Keep a pump and gauge with you

Pressure drops naturally over days and with temperature changes, so check before every ride and carry the basics for top-ups on the road. A compact storage strap or frame bag keeps a mini pump or CO₂ inflator and a gauge on the bike so low pressure never ends a ride.

Frequently asked questions

What is the correct tyre pressure for a normal bike in India?

For a typical hybrid or city bike with 32–42 mm tyres, 50–70 PSI is the right range. Road bikes run higher (65–110 PSI depending on width) and MTBs run lower (20–50 PSI). Always stay within the range printed on your tyre sidewall.

How do I know the right PSI for my tyre?

Start with the chart for your bike type, then read the pressure range printed on the tyre sidewall — that is the safe window. Adjust within it for your weight and the surface you ride.

Is lower or higher tyre pressure better?

It depends on the surface. Higher pressure rolls faster on smooth roads; lower pressure gives more grip and comfort on rough or wet surfaces. Most riders run too high for India's road quality.

How often should I check tyre pressure?

Before every ride if possible. Tyres lose pressure naturally over a few days and with temperature swings, so a quick check keeps you safe and efficient.

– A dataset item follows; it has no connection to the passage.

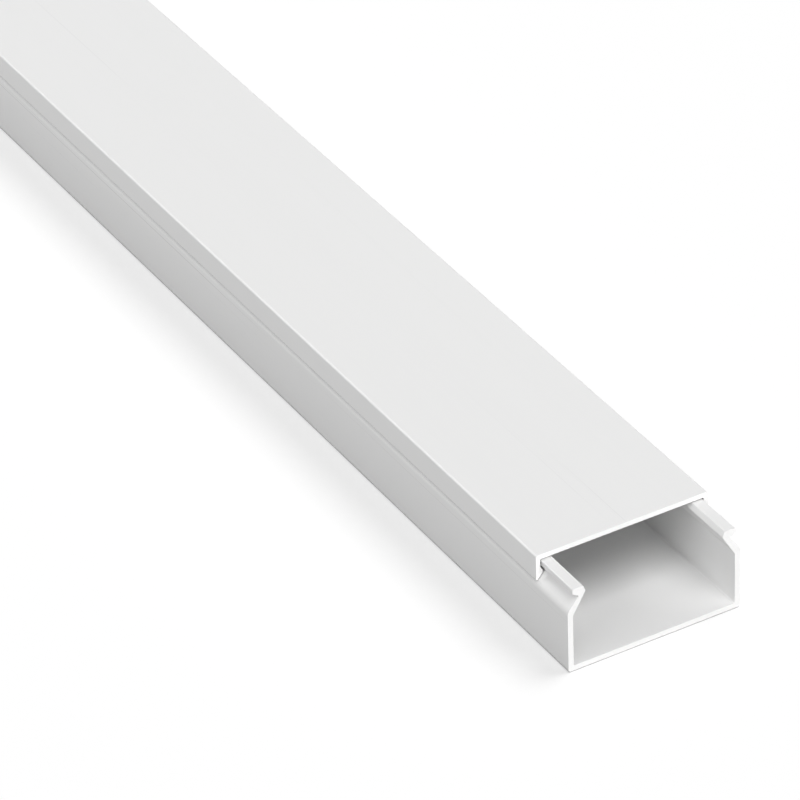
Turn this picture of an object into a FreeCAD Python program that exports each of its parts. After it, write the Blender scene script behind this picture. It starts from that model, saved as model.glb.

What PSI should tubeless MTB tyres run?

Usually 20–30 PSI, lower than tubed tyres because there is no tube to pinch-flat. Keep sealant topped up, and consider a rim insert if you run very low pressures on rocky trails.

The bottom line

Get your tyre pressure right and everything improves at once — grip, speed, comfort, and puncture resistance. Start from the chart, adjust for your weight and the road, check before every ride, and never exceed the sidewall maximum.